The ending, he said, "certainly could have been handled more graciously," but "there had been too many things said, too much water under the bridge." He is convinced that "this is where the Lord wanted me to go and this is the team that wanted me the most. They waited for me. Others didn't wait."

The New York Mets didn't, and the Seattle Mariners showed no interest -- "That shocked me," Baker said -- but father and son are at peace.

Darren Baker, the 4-year-old son and sidelined bat boy, trotted into his father's office wearing a Cub uniform the other day. Baker said, "I told him, 'Darren, what happened was between me and the Giants, not you and the Giants, and you can still wear your Giants uniform if you want.' He said, 'No, Dad, I'm a Cub now.' "

That's clearly the way it is with the Baker clan.

Say What, Sammy?

Let's see, Sammy Sosa reports with the other Cub regulars for the first time in several years and says he is showing respect for the new manager, even speaks up during Baker's initial meeting to call for unity.

Now, however, Sosa is intimating that he might exercise an out clause in his four-year, $70.5-million contract and become a free agent at the end of the season.
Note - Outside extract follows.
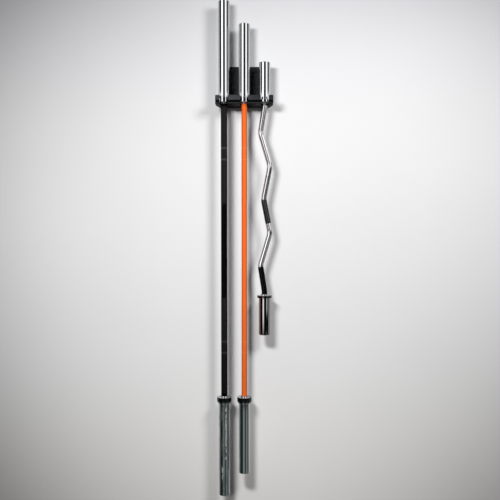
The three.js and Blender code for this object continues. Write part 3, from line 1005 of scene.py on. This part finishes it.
# The soft panels that bright metal mirrors. Each has a level, then the azimuths where it starts, is full,
# is last full and ends, then the same for elevations, in degrees. Azimuth 0 is towards the camera, and + is
# to the right. A panel with two elevations has no upper end.
PANELS = (
    (1.5, -54, -50, -19, -15, -5, -1),
    (1.25, 22, 26, 55, 59, 3, 8),
    (1.35, -42, -38, -14, -9, -9.8, -7.2, -6.2, -5.4),
    (0.8, 36, 40, 58, 63, -7.8, -6.8, -6.2, -5.4),
    (0.4, 24, 30, 60, 66, -13.8, -12.8, -10.0, -8.8),
    (1.2, 48, 54, 86, 90, 18.5, 19.5),
    (1.1, -94, -90, -56, -50, 9.7, 10.0, 10.9, 11.1),
    (1.1, 55, 60, 88, 92, 9.7, 10.0, 10.9, 11.1),
    (0.2, -32, -26, 5, 10, -30, -26, -15.4, -14.7),
    (0.155, 26, 31, 70, 78, -30, -26, -15.4, -14.7),
    (0.3, -200, -190, -5, 10, -4.8, -3.4, 8.2, 9.4),
    (0.3, -5, 10, 190, 200, 0.5, 3, 8.2, 9.4),
    (0.3, -200, -190, 190, 200, -13.8, -13, -10.4, -9.8),
)
# The faint light above and below the panels: the elevations where it starts and is full, and its levels there
GLOW_ABOVE = (2, 8, 0.003, 0.024)
GLOW_BELOW = (-13, -15, 0.0, 0.014)
# The floor's tint in bright metal, and the elevations between which it fades out
FLOOR_TINT = (0.86, 1.0, 0.97)
TINT_FADE = (-14, -9)
EVEN_LIGHT = 0.07
PALE_BACKDROP = 0.72
DEGREES = 180 / math.pi
# Name, place, point that it faces, width, height and power
LAMPS = (
    ("left_light", (-0.53, -1.86, 0.17), (0.0, 0.0, -0.9), 0.56, 0.3, 6.8),
    ("right_light", (1.0, -1.69, 0.48), (0.0, 0.0, -0.7), 0.6, 0.6, 4.4),
)

STAGE_HALF_WIDTH = 3.2
WALL_Y = 0.001
WALL_TOP = 2.4
FLOOR_Z = -2.05
FLOOR_DEPTH = 3.2
# The place that the wall's shade is measured from, and the spans past which the shade stays as it is
WALL_PEAK = (0.2, -0.55)
WALL_SPAN_X = (-1.3, 1.3)
WALL_SPAN_Z = (-2.0, 0.6)
# The heights between which the wall's tone goes from warm to cool, and its shade as bright metal mirrors it
WALL_TONE_Z = (-1.9, 0.4)
WALL_IN_METAL = 0.75
# How the wall's paint darkens away from that place, a painted pool of light: powers of the places across and
# up, and a factor
WALL_LEVEL = -0.118
WALL_FALLOFF = ((1, 0, 0.055), (0, 1, 0.115), (1, 1, 0.099), (0, 3, -0.151), (2, 2, -0.241), (0, 4, -0.114),
                (6, 0, -0.033))


def camera():
    data = bpy.data.cameras.new("camera")
    data.lens = CAMERA_LENS
    data.sensor_width = CAMERA_SENSOR
    data.clip_start = CAMERA_CLIP
    seen_from = bpy.data.objects.new("camera", data)
    seen_from.location = CAMERA_PLACE
    seen_from.rotation_euler = (math.radians(CAMERA_TILT), 0, 0)
    bpy.context.scene.collection.objects.link(seen_from)
    bpy.context.scene.camera = seen_from


def plane(name, corners, material):
    """A part of the stage."""
    mesh = bpy.data.meshes.new(name)
    mesh.from_pydata(corners, [], [(0, 1, 2, 3)])
    made = bpy.data.objects.new(name, mesh)
    made.data.materials.append(material)
    bpy.context.scene.collection.objects.link(made)
    return made


def one_sided(s):
    """Lets a stage surface be seen through from behind."""
    clear = s.node("ShaderNodeBsdfTransparent")
    behind = s.node("ShaderNodeNewGeometry").outputs["Backfacing"]
    both = s.node("ShaderNodeMixShader", {0: behind, 1: s.shader.outputs[0], 2: clear.outputs[0]})
    s.link(both.outputs[0], s.output.inputs["Surface"])
    return s.material


def wall_paint():
    """Pale matt paint with a painted pool of light, darkening away from it, and darker where bright metal
    mirrors it than to the eye.
    """
    s = Surface("wall_paint")
    axes = s.axes()
    across = s.range(axes["X"], *WALL_SPAN_X, *(x - WALL_PEAK[0] for x in WALL_SPAN_X), smooth=False)
    up = s.range(axes["Z"], *WALL_SPAN_Z, *(z - WALL_PEAK[1] for z in WALL_SPAN_Z), smooth=False)
    # Painted light: the paint is brightest near WALL_PEAK and darkens away from it
    total = WALL_LEVEL
    for across_power, up_power, factor in WALL_FALLOFF:
        term = factor
        for value in [across] * across_power + [up] * up_power:
            term = s.math("MULTIPLY", term, value)
        total = s.math("ADD", total, term)
    tone = s.ramp(s.range(axes["Z"], *WALL_TONE_Z, smooth=False),
                  (0.0, (1.02, 1.0, 0.985)), (0.35, (1.0, 1.0, 1.003)), (0.75, (1.0, 1.0, 1.008)),
                  (1.0, (1.0, 1.0, 1.028)))
    grain = s.range(s.noise(2.2, 3), 0.2, 0.8, 0.99, 1.01)
    in_metal = s.range(s.node("ShaderNodeLightPath").outputs["Is Glossy Ray"], 0, 1, 1.0, WALL_IN_METAL)
    shade = s.math("MULTIPLY", s.math("MULTIPLY", s.math("EXPONENT", total), grain), in_metal)
    s.set(base_color=s.node("ShaderNodeVectorMath", {0: tone, 1: shade}, operation="MULTIPLY").outputs[0])
    s.set(roughness=0.9, specular_ior_level=0.0)
    return one_sided(s)


def floor_paint():
    """Pale grey, a little uneven."""
    s = Surface("floor_paint")
    s.set(base_color=s.ramp(s.noise(1.5, 3), (0.2, (0.62, 0.62, 0.61)), (0.8, (0.66, 0.66, 0.65))))
    s.set(roughness=0.85, specular_ior_level=0.1)
    return one_sided(s)


def stage():
    """A wall just behind the plate and a floor, each seen through from behind."""
    left, right = -STAGE_HALF_WIDTH, STAGE_HALF_WIDTH
    foot = [(left, WALL_Y, FLOOR_Z), (right, WALL_Y, FLOOR_Z)]
    top = [(right, WALL_Y, WALL_TOP), (left, WALL_Y, WALL_TOP)]
    wall = plane("wall", [*foot, *top], wall_paint())
    wall.visible_diffuse = False
    wall.visible_shadow = False
    front = WALL_Y - FLOOR_DEPTH
    floor = plane("floor", [(left, front, FLOOR_Z), (right, front, FLOOR_Z), *reversed(foot)], floor_paint())
    floor.visible_glossy = False
    floor.visible_diffuse = False


def lamp(name, place, aim, width, height, power):
    """An oval soft light whose strength is the same at any distance."""
    data = bpy.data.lights.new(name, "AREA")
    data.energy = power
    data.shape = "ELLIPSE"
    data.size = width
    data.size_y = height
    data.use_nodes = True
    tree = data.node_tree
    falloff = tree.nodes.new("ShaderNodeLightFalloff")
    falloff.inputs["Strength"].default_value = 1.0
    tree.links.new(falloff.outputs["Constant"], tree.nodes["Emission"].inputs["Strength"])
    made = bpy.data.objects.new(name, data)
    made.location = place
    made.rotation_euler = (Vector(aim) - Vector(place)).to_track_quat("-Z", "Y").to_euler()
    made.visible_glossy = False
    made.visible_camera = False
    bpy.context.scene.collection.objects.link(made)


def studio():
    """Even light for matt surfaces, soft panels with dark gaps between for bright metal, and two lamps."""
    world = bpy.data.worlds.new("studio")
    bpy.context.scene.world = world
    world.use_nodes = True
    s = Nodes(world.node_tree)
    output = s.node("ShaderNodeOutputWorld")
    direction = s.axes("Generated")
    towards_camera = s.math("MULTIPLY", direction["Y"], -1.0)
    azimuth = s.math("MULTIPLY", s.math("ARCTAN2", direction["X"], towards_camera), DEGREES)
    elevation = s.math("MULTIPLY", s.math("ARCSINE", direction["Z"]), DEGREES)

    def panel(level, start, full, last_full, end, low, low_full, *top):
        """One row of PANELS."""
        across = s.math("MULTIPLY", s.range(azimuth, start, full), s.range(azimuth, end, last_full))
        up = s.range(elevation, low, low_full)
        if top:
            high_full, high = top
            up = s.math("MULTIPLY", up, s.range(elevation, high, high_full))
        return s.math("MULTIPLY", s.math("MULTIPLY", across, up), level)

    total = s.math("ADD", s.range(elevation, *GLOW_ABOVE), s.range(elevation, *GLOW_BELOW))
    for row in PANELS:
        total = s.math("ADD", total, panel(*row))
    tint = s.mix(s.range(elevation, *TINT_FADE), FLOOR_TINT, (1.0, 1.0, 1.0))
    mirrored_light = s.node("ShaderNodeBackground", {"Color": tint, "Strength": total})
    even = s.node("ShaderNodeBackground", {"Color": (1.0, 1.0, 1.0, 1), "Strength": EVEN_LIGHT})
    pale_colour = (PALE_BACKDROP, PALE_BACKDROP, PALE_BACKDROP, 1)
    pale = s.node("ShaderNodeBackground", {"Color": pale_colour, "Strength": 1.0})
    path = s.node("ShaderNodeLightPath").outputs
    light = s.node("ShaderNodeMixShader", {
        0: path["Is Glossy Ray"], 1: even.outputs[0], 2: mirrored_light.outputs[0],
    })
    backdrop = s.node("ShaderNodeMixShader", {
        0: path["Is Camera Ray"], 1: light.outputs[0], 2: pale.outputs[0],
    })
    s.link(backdrop.outputs[0], output.inputs["Surface"])
    for settings in LAMPS:
        lamp(*settings)


# The whole object
def dress(piece, body, node, material):
    """Puts a piece in the place of a CAD node."""
    piece.data.materials.clear()
    piece.data.materials.append(material)
    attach(piece, body)
    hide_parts(node)


def coat_node(node, material):
    """Gives a CAD node that stays a better material."""
    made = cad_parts[node]
    made.data.materials.clear()
    made.data.materials.append(material)


def build_rack():
    coat, plastic = powder_coat(), soft_plastic()
    zinc = dark_metal("black_zinc", (0.035, 0.035, 0.038), (0.07, 0.07, 0.075), 0.36)
    dress(bracket(), "rack", "rack_bracket", coat)
    for bar_name, bar in BARS.items():
        pad = finished(f"{bar_name}_pad", seat_pad(bar["x"]))
        dress(pad, "rack", f"{bar_name}_seat_pad", plastic)
    for place, (x, z) in SCREW_PLACES.items():
        bolt = finished(f"{place}_bolt", screw_mesh(), (x, 0, z), INTO_VIEW, HEAD_SHARP_ANGLE)
        dress(bolt, "rack", f"{place}_screw", zinc)
        ring = finished(f"{place}_ring", washer_mesh(), (x, 0, z), INTO_VIEW)
        dress(ring, "rack", f"{place}_washer", zinc)


def bar_grips():
    """Each bar's material slot and material."""
    return {
        "left_bar": ("black_grip", coated_grip(
            "black_grip", BARS["left_bar"],
            smooth=(0.0022, 0.0022, 0.0024), rough=(0.017, 0.017, 0.018), mark=(0.06, 0.06, 0.062),
            roughness=(0.3, 0.5), specular=0.02, strength=(0.4, 1.0),
        )),
        "middle_bar": ("orange_grip", coated_grip(
            "orange_grip", BARS["middle_bar"],
            smooth=(1.0, 0.165, 0.024), rough=(1.0, 0.175, 0.03), mark=(1.0, 0.2, 0.045),
            roughness=(0.42, 0.55), specular=0.3, strength=(0.85, 1.0),
        )),
        "curl_bar": ("chrome_grip", chrome_grip(BARS["curl_bar"])),
    }


def build_bars():
    polished = (0.95, 0.955, 0.96)
    spring = dark_metal("spring_steel", (0.14, 0.14, 0.15), (0.24, 0.24, 0.25), 0.34)
    sleeve = bright_metal("chrome_sleeve", (0.80, 0.81, 0.82), 0.03, 0.03)
    scuffed = bright_metal("chrome_sleeve_scuffed", (0.74, 0.77, 0.78), 0.06, 0.06, mottle=0.16)
    # The curl bar's lower sleeve: a darker copy of the sleeve chrome with a weak reflection at grazing
    # angles, painted shade, whose faces that look up stay polished
    shaded_sleeve = bright_metal("chrome_sleeve_shaded", (0.5, 0.5, 0.51), 0.03, 0.03, rim=0.3, top=polished)
    collar = bright_metal("chrome_collar", (0.78, 0.79, 0.80), 0.04, 0.03)
    # The lower collars: a dark copy of the collar chrome, painted shade, whose faces that look up stay
    # polished and whose narrow band is less dark
    shaded = bright_metal("chrome_collar_shaded", (0.13, 0.135, 0.14), 0.05, 0.04,
                          rim=0.0, top=polished, band=(0.5, 0.51, 0.52))
    hub = bright_metal("hub_steel", (0.66, 0.665, 0.67), 0.16, 0.06)
    bronze = bright_metal("bronze_bushing", (0.46, 0.29, 0.12), 0.3, 0.1)
    grips = bar_grips()
    makers = {
        "sleeve": (sleeve_mesh, sleeve, "chrome_sleeve"),
        "collar": (collar_mesh, collar, "chrome_collar"),
        "inner_bushing": (bushing_mesh, hub, "hub_steel"),
        "end_cap": (cap_mesh, collar, "chrome_sleeve"),
    }
    # Lower pieces that look different from the others of their kind: the long bar's sleeve is scuffed, while
    # the curl bar's sleeve and the collars are darker copies, painted shade
    worn = {
        "left_bar_lower_sleeve": scuffed,
        "curl_bar_lower_sleeve": shaded_sleeve,
        **{f"{bar_name}_lower_collar": shaded for bar_name in BARS},
    }
    for bar_name, bar in BARS.items():
        axis = (bar["x"], -STAND_OFF, COLLAR_SEAT)
        shaft = curl_shaft(bar) if bar_name == "curl_bar" else straight_shaft(bar)
        grip_slot, grip = grips[bar_name]
        dress(finished(f"{bar_name}_grip", shaft, axis), bar_name, f"{bar_name}_shaft", grip)
        for side in ("upper", "lower"):
            flip = None if side == "upper" else Matrix.Rotation(math.pi, 4, "X")
            place = axis if side == "upper" else (axis[0], axis[1], axis[2] - bar["length"])
            body = f"{bar_name}_{side}_end"
            for part, (make, material, slot) in makers.items():
                piece = finished(f"{body}_{part}", make(bar), place, flip)
                node = f"{bar_name}_{side}_{part}"
                dress(piece, body, node, worn.get(node, material))
            coat_node(f"{bar_name}_{side}_outer_bushing", bronze)
            coat_node(f"{bar_name}_{side}_snap_ring", spring)


build_rack()
build_bars()
camera()
stage()
studio()
bpy.context.scene.view_settings.view_transform = "Standard"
The contract has two years and an option remaining, and Sosa said, "I'm hoping we have a great season and that I will finish my career here, but I'm not just a baseball player. I am also a businessman who has to take care of business."

It's doubtful a businessman would give up a guaranteed $37.5 million for the new uncertainty of the market, but maybe it's all about prompting renegotiation aimed at buying out the out clause.

Agent Adam Katz has had recent discussions with club President Andy MacPhail, who displayed a bit of sarcasm in saying that Katz "has reminded me how the contract is structured. I was grateful for him reminding me."